Despite a backstory that tries to explain Walker's motivations, there
is little coherence to just how the Head of the President's Secret
Service detail would be so compelled to attempt such an act of treason,
let alone assemble a ragtag team of militarists with past criminal
records and sneak them into the White House to aid his 'noble' cause.
Ditto for the likelihood that a hacker, however brilliant he might be,
could simply run a programme to crack the NSA's firewalls without even
so much as alerting anyone else in the process - and may we add thereby
precipitating a thoroughly laughable chain of swearing-ins that goes
from the Vice-President to the Speaker of Parliament Raphelson (Richard
Jenkins).

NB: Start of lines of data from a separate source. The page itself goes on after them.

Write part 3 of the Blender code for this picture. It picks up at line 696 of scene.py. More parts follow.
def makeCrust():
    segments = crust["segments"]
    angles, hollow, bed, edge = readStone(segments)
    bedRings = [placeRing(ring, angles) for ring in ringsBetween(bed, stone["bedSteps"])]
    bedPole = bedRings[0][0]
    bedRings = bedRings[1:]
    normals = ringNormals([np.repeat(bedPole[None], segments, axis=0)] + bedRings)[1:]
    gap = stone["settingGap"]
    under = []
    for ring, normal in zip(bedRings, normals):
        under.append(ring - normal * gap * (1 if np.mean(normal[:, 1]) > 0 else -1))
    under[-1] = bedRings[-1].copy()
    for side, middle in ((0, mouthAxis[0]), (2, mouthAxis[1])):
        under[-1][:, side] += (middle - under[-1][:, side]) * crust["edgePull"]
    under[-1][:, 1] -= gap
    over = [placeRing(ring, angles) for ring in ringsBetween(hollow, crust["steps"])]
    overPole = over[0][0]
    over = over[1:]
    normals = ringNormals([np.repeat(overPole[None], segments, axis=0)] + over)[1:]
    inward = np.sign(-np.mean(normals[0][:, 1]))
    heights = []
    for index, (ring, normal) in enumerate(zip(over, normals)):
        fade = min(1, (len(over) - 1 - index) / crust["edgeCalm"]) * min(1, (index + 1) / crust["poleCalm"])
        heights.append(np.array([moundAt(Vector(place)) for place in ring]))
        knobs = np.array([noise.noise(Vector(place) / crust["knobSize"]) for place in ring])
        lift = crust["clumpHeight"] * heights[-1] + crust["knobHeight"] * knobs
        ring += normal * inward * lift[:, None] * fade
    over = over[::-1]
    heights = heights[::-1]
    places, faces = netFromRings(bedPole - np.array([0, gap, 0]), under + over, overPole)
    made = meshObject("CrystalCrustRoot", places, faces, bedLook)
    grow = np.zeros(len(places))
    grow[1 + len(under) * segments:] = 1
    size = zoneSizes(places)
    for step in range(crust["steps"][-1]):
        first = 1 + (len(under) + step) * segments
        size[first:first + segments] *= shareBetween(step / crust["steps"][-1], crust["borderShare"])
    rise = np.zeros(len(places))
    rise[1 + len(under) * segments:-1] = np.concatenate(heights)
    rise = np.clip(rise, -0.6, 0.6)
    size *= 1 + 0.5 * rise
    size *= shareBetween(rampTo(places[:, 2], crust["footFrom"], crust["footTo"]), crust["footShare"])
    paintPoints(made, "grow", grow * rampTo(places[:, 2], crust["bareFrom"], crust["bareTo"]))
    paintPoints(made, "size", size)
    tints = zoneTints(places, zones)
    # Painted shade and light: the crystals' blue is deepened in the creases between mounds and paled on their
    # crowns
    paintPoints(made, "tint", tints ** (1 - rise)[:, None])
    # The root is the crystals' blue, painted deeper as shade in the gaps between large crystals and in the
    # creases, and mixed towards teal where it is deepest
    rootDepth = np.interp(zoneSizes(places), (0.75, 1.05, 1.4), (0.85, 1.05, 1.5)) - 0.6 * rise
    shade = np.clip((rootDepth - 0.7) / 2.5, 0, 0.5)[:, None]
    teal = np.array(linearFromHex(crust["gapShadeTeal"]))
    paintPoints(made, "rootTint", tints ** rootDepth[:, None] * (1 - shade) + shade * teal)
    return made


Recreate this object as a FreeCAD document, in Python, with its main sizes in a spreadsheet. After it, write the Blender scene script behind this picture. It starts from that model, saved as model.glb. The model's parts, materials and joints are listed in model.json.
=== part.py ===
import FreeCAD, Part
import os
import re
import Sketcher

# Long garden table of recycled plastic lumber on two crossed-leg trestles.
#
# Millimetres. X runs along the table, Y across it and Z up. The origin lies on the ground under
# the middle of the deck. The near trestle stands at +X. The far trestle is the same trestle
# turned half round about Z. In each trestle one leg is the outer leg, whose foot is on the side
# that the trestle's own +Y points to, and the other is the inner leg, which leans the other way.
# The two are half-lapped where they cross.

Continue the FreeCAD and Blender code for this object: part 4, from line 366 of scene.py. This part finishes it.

If you thought 'Olympus' was just implausible, then 'White
House Down' pretty much operates on its own system of reasoning.
Further turning the proceedings to farce is the buddy team of aspiring
Secret Service agent John Cale (Tatum) and President Sawyer. A classic
case of the right guy in the wrong place at the wrong time, Cale finds
himself rising to the call of duty when the terrorists launch their
attack just as he and his daughter Emily (Joey King) are on tour in the
White House. But instead of repeating the formula of one man saving the
day (or the President for that matter), Vanderbilt introduces a twist
to the dynamics between Cale and Sawyer by turning them into partners -
though how much it really does veer from the earlier cliché is
questionable.
Nonetheless, Tatum and Foxx make a pleasantly amusing pair and are -
truth be told - the best things that the movie has going for it. But
the immediate trade-off of injecting comedy into a premise that
intuitively demands a certain degree of solemnity is that you cannot
quite take anything else that happens in it seriously afterwards.
Nowhere is this more evident than in an utterly ludicrous sequence
where Cale and Sawyer are in the President's limousine driving round
and round the fountain in the middle of the White House lawn while
being chased by the bad guys, the sheer stupidity of it matched by the
fact that Sawyer is in the meantime figuring out how to assemble a mini
rocket launcher in the back seat.
Whereas 'Olympus' kept its pacing taut by emphasising the gravity of
the threat facing the nation, there is nary a frisson of tension even
as Walker comes dangerously close to acquiring the President's nuclear
commandership. Simply put, the self-aware humour that is the only
reason why the movie remains watchable sits at odds with the
self-serious tone in the last third of the film, and no number of
fighter planes nor surface-to-air missiles can regain the credibility
of its premise.
It doesn't help that the action, which consists largely of close combat
fights, is surprisingly lacklustre, choreographed with neither finesse
nor technique to distinguish one from the other. Wherever Emmerich gets
the opportunity in the screenplay to stage the action against a wider
canvas, he squanders that chance to make it count, the surfeit of CGI
and excess making for a toxic combination that renders what is shown
little more than an afterthought. Indeed, a similar sequence as that in
'Olympus' where the Special Forces attempt to land on the roof of the
White House from helicopters unfolds with so little excitement that it
might as well have been cut out altogether.
Therein lies perhaps the biggest problem with 'White House Down' - even
as a summer popcorn flick, it just isn't thrilling enough. Emmerich
tries to keep every frame busy - hence the countless number of times
Tatum leaps over couches or slides over tables - but the action is just
loud, dumb and plain boring. Only the humour between Tatum and Foxx
manages to be entertaining, though it's hard not to regard the movie as
farce afterwards. Call us biased, but we like our White House under
siege thrillers to be hard-hitting, intense and gripping, none of which
can be used to describe 'White House Down'.